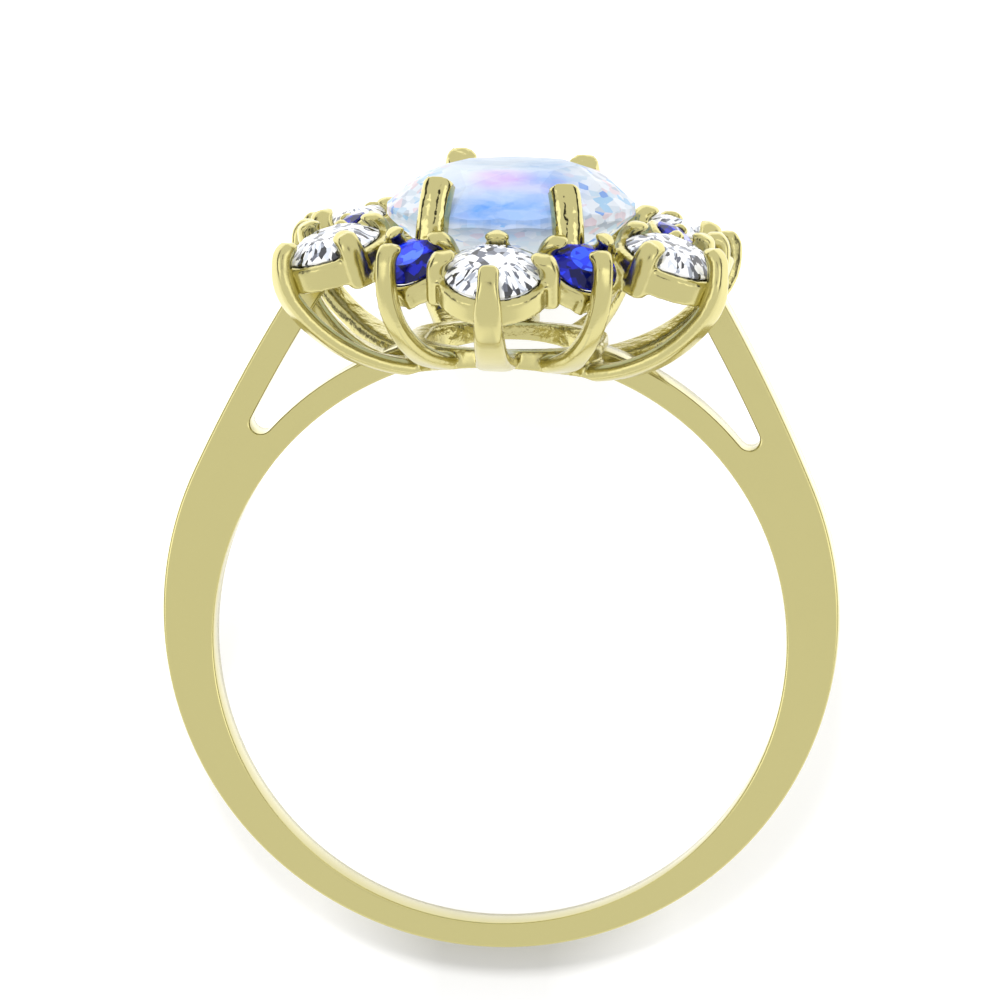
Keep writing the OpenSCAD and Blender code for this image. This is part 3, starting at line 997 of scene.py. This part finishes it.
def add_moonstone_claw(bm, sx, sy):
    """The claw at the left or right, sx, and at the front or rear, sy, both -1 or 1."""
    foot, bend, tip = (Vector((sx * p[0], sy * p[1], p[2])) for p in (CLAW_FOOT, CLAW_BEND, CLAW_TIP))
    tip.z -= sx * CLAW_LIFT
    inward = Vector((-sx * CLAW_SIDEWAYS, -sy, 0)).normalized()
    side = Vector((0, 0, 1)).cross(-inward)
    shear = Matrix.Identity(4)
    stations = []
    for i in range(CLAW_STEPS + 1):
        t = i / CLAW_STEPS
        place = foot * (1 - t) ** 2 + bend * 2 * t * (1 - t) + tip * t**2
        way = ((bend - foot) * (1 - t) + (tip - bend) * t).normalized()
        out = way.cross(side).normalized()
        if out.dot(inward) > 0:
            out = -out
        shear[2][1] = -CLAW_THICK / 2 * math.tan(CLAW_SLANT) * t
        stations.append(station(place, side, out, CLAW_WIDTH / 2, CLAW_THICK / 2) @ shear)
    rounded_end(stations, FRONT_DOME if sy < 0 else REAR_DOME, 6)
    sweep_bar(bm, stations, CLAW_ROUND, segments=6)


def make_moonstone_claws():
    bm = bmesh.new()
    for sx in (-1, 1):
        for sy in (-1, 1):
            add_moonstone_claw(bm, sx, sy)
    skin = fuse(bm, CLAW_VOXEL, 6)
    finish_piece(skin, "claws_of_the_moonstone", gold_hammered, CAST_SHARP)


make_moonstone_claws()

# %% [markdown]
# ## Cutting the stones
# A cutter grinds flat after flat on a round blank. The facets could be built corner by
# corner, but a small error would bend a flat. Here the blank is a cylinder of radius
# one, and bisect_plane takes off what lies outside each facet's plane, so every facet
# is truly flat. The crown gets a table, eight kites, eight stars and sixteen halves,
# the pavilion eight mains and sixteen halves. Scaling the cut gives any size or an oval.

# %% Facet planes
HALF_STEP = 22.5


def plane_through(p, q, r):
    """Point and outward normal of the plane through three points, away from the axis."""
    normal = (q - p).cross(r - p).normalized()
    if normal.dot(p) < 0:
        normal = -normal
    return p, normal


def on_ring(radius, degrees, z):
    a = math.radians(degrees)
    return Vector((radius * math.cos(a), radius * math.sin(a), z))


def main_facet(rim, point_r, point_z, swell):
    """Plane of a main facet, from its inner corner to just outside the girdle."""
    apex = on_ring(point_r, 0, point_z)
    normal = (on_ring(1 + swell, 0, rim) - apex).cross(Vector((0, 1, 0))).normalized()
    return apex, normal if normal.x > 0 else -normal


def corner_on_mains(main, radius):
    """Where two neighbouring mains meet at a radius, half a step round."""
    point, normal = main
    place = on_ring(radius, HALF_STEP, 0)
    place.z = (normal.dot(point) - normal.x * place.x - normal.y * place.y) / normal.z
    return place


# %% Cut a brilliant
BLANK_SIDES, BLANK_LENGTH = 96, 2.4
LOWER_HALVES = 0.24
ON_PLANE = 1e-6
FACET_SHARP = 1


def cut_plane(bm, point, normal):
    geom = bm.verts[:] + bm.edges[:] + bm.faces[:]
    cut = bmesh.ops.bisect_plane(bm, geom=geom, dist=ON_PLANE, plane_co=point, plane_no=normal,
                                 clear_outer=True)
    rim = edges_in(cut["geom_cut"])
    if len(rim) > 2:
        bmesh.ops.contextual_create(bm, geom=rim)


def cut_round(bm, point, normal, k, mirror=False):
    """Cuts the k-th of eight like facets, or its mirror image."""
    if mirror:
        point, normal = (Vector((v.x, -v.y, v.z)) for v in (point, normal))
    turn = Matrix.Rotation(math.radians(45 * k), 3, "Z")
    cut_plane(bm, turn @ point, turn @ normal)


def cut_stone(bm, crown, pavilion, rims, table, swell=0.0):
    """Cuts a brilliant of girdle radius one out of a cylinder."""
    bmesh.ops.create_cone(bm, cap_ends=True, segments=BLANK_SIDES, radius1=1, radius2=1,
                          depth=pavilion * BLANK_LENGTH)
    girdle, under_girdle = rims
    upper = main_facet(girdle, table, crown, swell)
    under = main_facet(-under_girdle, 0, -pavilion, 0)
    star_corner = corner_on_mains(upper, table + (1 - table) / 2)
    low_corner = corner_on_mains(under, LOWER_HALVES)
    halves = plane_through(on_ring(1, 0, girdle), on_ring(1, HALF_STEP, girdle), star_corner)
    stars = plane_through(on_ring(table, 0, crown), on_ring(table, 45, crown), star_corner)
    lowers = plane_through(on_ring(1, 0, -under_girdle), on_ring(1, HALF_STEP, -under_girdle), low_corner)
    for k in range(8):
        cut_round(bm, *upper, k)
        cut_round(bm, *under, k)
    for k in range(8):
        for mirror in (False, True):
            cut_round(bm, *halves, k, mirror)
            cut_round(bm, *lowers, k, mirror)
        cut_round(bm, *stars, k)
    cut_plane(bm, Vector((0, 0, crown)), Vector((0, 0, 1)))


# %% [markdown]
# The patterns in a stone need to know where they are in the cut, whatever its size and
# lean. So each corner's place is written on the mesh as an attribute before the stone
# is scaled and set, and each facet gets a steady painted shade of its own, lighter or
# darker, for the light that facet catches. A number shifts the pattern, so that no two
# round stones of one kind flash alike.

# %% Note on each facet where it lies in the stone
STONE_SHIFT = 10


def note_facets(bm, number):
    """Keeps every corner's place in the stone and a steady painted shade for every facet."""
    place = bm.verts.layers.float_vector.new("cut_place")
    shade = bm.faces.layers.float.new("facet_shade")
    chance = random.Random(number)
    for v in bm.verts:
        v[place] = v.co + Vector((0, 0, STONE_SHIFT * number))
    for face in sorted(bm.faces, key=lambda f: tuple(round(c, 3) for c in f.calc_center_median())):
        face[shade] = chance.random()


# %% [markdown]
# ## Round stones
# The halo has six larger and six smaller brilliants, all cut alike. Twelve copies of
# one mesh would be quicker to make, but every stone would flash alike. So each is cut
# anew and noted with a number, then scaled to its size and set in its seat.

# %% Cut the round stones
ROUND_CROWN, ROUND_PAVILION, ROUND_TABLE, ROUND_RIM = 0.30, 0.86, 0.56, 0.04


def make_round_stone(name, r, where, material, number):
    bm = bmesh.new()
    cut_stone(bm, ROUND_CROWN, ROUND_PAVILION, (ROUND_RIM / r, ROUND_RIM / r), ROUND_TABLE)
    note_facets(bm, number)
    bmesh.ops.transform(bm, matrix=where @ Matrix.Scale(r, 4), verts=bm.verts)
    finish_piece(bm, name, material, FACET_SHARP, name)


for i in range(6):
    make_round_stone(f"diamond_{i + 1}", LARGE_R, large_seat(i), diamond_clear, i)
    make_round_stone(f"sapphire_{i + 1}", SMALL_R, small_seat(i), sapphire_blue, i)

# %% [markdown]
# ## Centre stone
# The moonstone is an oval with a deep pavilion and a full, cushioned crown, and it sits
# a touch off level. Cutting it from an oval blank would need an angle for every facet.
# Stretching the round cut keeps all facets flat and needs none. The swell lets the main
# facets pass a little outside the girdle, which makes the crown fuller.

# %% Cut the moonstone
MOON_A, MOON_B, MOON_Z, MOON_ROLL = 3.55, 4.4, 12.35, 1.4
MOON_CROWN, MOON_PAVILION, MOON_RIMS = 1.33, 3.25, (0.24, 0.1)
MOON_TABLE, MOON_SWELL = 0.53, 0.12


def make_moonstone():
    bm = bmesh.new()
    cut_stone(bm, MOON_CROWN, MOON_PAVILION, MOON_RIMS, MOON_TABLE, MOON_SWELL)
    bmesh.ops.transform(bm, matrix=Matrix.Diagonal((MOON_A, MOON_B, 1, 1)), verts=bm.verts)
    note_facets(bm, 0)
    place = Matrix.Translation((0, 0, MOON_Z)) @ Matrix.Rotation(math.radians(-MOON_ROLL), 4, "Y")
    bmesh.ops.transform(bm, matrix=place, verts=bm.verts)
    finish_piece(bm, "moonstone", moonstone_milk, FACET_SHARP, "moonstone")


make_moonstone()

# %% [markdown]
# ## Studio
# The photograph shows the ring against plain white, with only a small shadow under the
# band. A plain pale floor would turn grey wherever the ring shades it, and more lamps
# would flatten the gold. So the floor glows by itself, which is painted light, not a
# lamp: it glows most under the head of the ring, where it paints out the head's
# shadow, and more beside and above the band. Just below the middle of the band it
# glows least, so that a small soft shadow stays where the ring touches the floor.

# %% Floor
FLOOR_SIZE = 1.2
GLOW_EDGE, GLOW_MIDDLE, GLOW_HEAD, GLOW_SIDE = 0.2, 0.46, 0.68, 0.54
BAND_FROM, BAND_TO, HEAD_FROM, HEAD_TO = -0.0112, -0.0092, -0.003, 0.002
SHADOW_HALF, SHADOW_END = 0.0015, 0.0052
WHITE, PALE, DARK = ((v, v, v, 1) for v in (1, 0.52, 0.01))


def add_stage(name, size, where, material):
    """A flat sheet of the studio, not a part of the ring."""
    bm = bmesh.new()
    bmesh.ops.create_grid(bm, x_segments=1, y_segments=1, size=0.5)
    bmesh.ops.scale(bm, vec=(*size, 1), verts=bm.verts)
    bmesh.ops.transform(bm, matrix=where, verts=bm.verts)
    sheet = add_object(bm, name, material)
    return sheet


def painted_glow_floor_finish():
    material, tree, shader = new_material("pale_floor_with_painted_glow")
    set_inputs(shader, {"Base Color": PALE, "Roughness": 0.8, "Specular IOR Level": 0,
                        "Emission Color": WHITE})
    x, y, _ = split(tree, object_place(tree))
    # Painted light: least glow just below the middle of the band, more to its sides and above, most under
    # the head to paint out its shadow
    along = spread(tree, y, GLOW_EDGE, GLOW_MIDDLE, BAND_FROM, BAND_TO)
    across = spread(tree, reckon(tree, "ABSOLUTE", x), GLOW_EDGE, GLOW_SIDE, SHADOW_HALF, SHADOW_END)
    under_head = spread(tree, y, 0, GLOW_HEAD - GLOW_MIDDLE, HEAD_FROM, HEAD_TO)
    glow = reckon(tree, "ADD", reckon(tree, "MAXIMUM", along, across), under_head)
    tree.links.new(glow, shader.inputs["Emission Strength"])
    return material


add_stage("floor", (FLOOR_SIZE, FLOOR_SIZE), Matrix.Identity(4), painted_glow_floor_finish())
print("floor", FLOOR_SIZE, "m wide")

# %% [markdown]
# Gold shows what stands round it. One bright lamp would burn white spots into it, and a
# white sky alone leaves it flat. So the sky is an even white, and two bright panels at
# the sides give the broad highlights. Dark cards at the sides and round the lens give
# the darker lines that make metal look polished. The metal doesn't mirror the one lamp,
# which lights the floor and the stones. All of them are out of the picture.

# %% Sky and lights
def make_sky():
    world = bpy.data.worlds.new("light_tent")
    world.use_nodes = True
    set_inputs(world.node_tree.nodes["Background"], {"Color": WHITE, "Strength": 1})
    scene.world = world


def add_softbox(name, place, size, power):
    """A square lamp that looks at the ring, which the metal doesn't mirror."""
    light = bpy.data.lights.new(name, "AREA")
    light.shape = "RECTANGLE"
    light.size = light.size_y = size
    light.energy = power
    lamp = bpy.data.objects.new(name, light)
    lamp.location = place
    lamp.rotation_euler = (-Vector(place)).to_track_quat("-Z", "Y").to_euler()
    lamp.visible_glossy = False
    scene.collection.objects.link(lamp)


def add_card(name, place, size, glow=0.0):
    """A dark card, or a glowing panel, that faces the ring and that the camera can't see."""
    material, _, shader = new_material(name)
    set_inputs(shader, {"Base Color": DARK, "Emission Color": WHITE, "Emission Strength": glow})
    aim = (-Vector(place)).to_track_quat("Z", "Y").to_matrix().to_4x4()
    card = add_stage(name, size, Matrix.Translation(place) @ aim, material)
    card.visible_camera = False


make_sky()
add_softbox("key_softbox", (-0.03, 0.14, 0.39), 0.1, 1.2)
add_card("lens_hood", (0.0296, -0.0756, 0.3916), (0.09, 0.09))
add_card("card_left", (-0.3, 0.05, 0.07), (0.3, 0.1))
add_card("card_right", (0.3, 0.05, 0.07), (0.3, 0.1))
add_card("panel_left", (-0.3, -0.1, 0.26), (0.12, 0.2), 1.75)
add_card("panel_right", (0.3, -0.1, 0.26), (0.12, 0.2), 1.75)
print("one lamp, three dark cards and two bright panels")

# %% [markdown]
# ## Camera
# The photograph looks at the ring's near side from a little to the right and a little
# above. A long lens keeps the shank round. The camera could be placed by eye, but then
# every correction would move all of the picture. So its place is given in the upright
# frame as two angles and a distance, and laid down with the ring, and it aims beside
# the finger hole by so much that the middle of the hole comes to its own pixel.

# %% Camera
CAMERA_SIDE, CAMERA_RISE, CAMERA_ROLL = (math.radians(v) for v in (4.3, 9.1, 1.37))
CAMERA_FAR = 238
PIXELS_PER_MM = 34.7
HOLE_PIXEL = Vector((501.2, 636.8))
FRAME_PIXELS = 1000
SENSOR = 36


def make_camera():
    towards = Vector((math.sin(CAMERA_SIDE) * math.cos(CAMERA_RISE),
                      -math.cos(CAMERA_SIDE) * math.cos(CAMERA_RISE), math.sin(CAMERA_RISE)))
    right = Vector((math.cos(CAMERA_SIDE), math.sin(CAMERA_SIDE), 0))
    up = towards.cross(right)
    right, up = (right * math.cos(CAMERA_ROLL) + up * math.sin(CAMERA_ROLL),
                 up * math.cos(CAMERA_ROLL) - right * math.sin(CAMERA_ROLL))
    off = (Vector((FRAME_PIXELS / 2, FRAME_PIXELS / 2)) - HOLE_PIXEL) / PIXELS_PER_MM
    aim = right * off.x - up * off.y
    spot = towards * CAMERA_FAR
    back = (spot - aim).normalized()
    right = up.cross(back).normalized()
    turn = Matrix([right, back.cross(right), back]).transposed()
    data = bpy.data.cameras.new("camera")
    data.sensor_width = SENSOR
    data.lens = SENSOR * PIXELS_PER_MM * (spot - aim).length / FRAME_PIXELS
    data.clip_start, data.clip_end = 0.01, 10
    camera = bpy.data.objects.new("camera", data)
    camera.matrix_world = Matrix.Translation(LAY @ spot) @ (TURN.to_3x3() @ turn).to_4x4()
    scene.collection.objects.link(camera)
    scene.camera = camera
    print("lens", round(data.lens, 1), "mm")


make_camera()
scene.view_settings.view_transform = "Standard"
====================
Goal:
Make a tally of the lines in this data that include the string "scene", and answer with that tally alone.

Finished answer:
6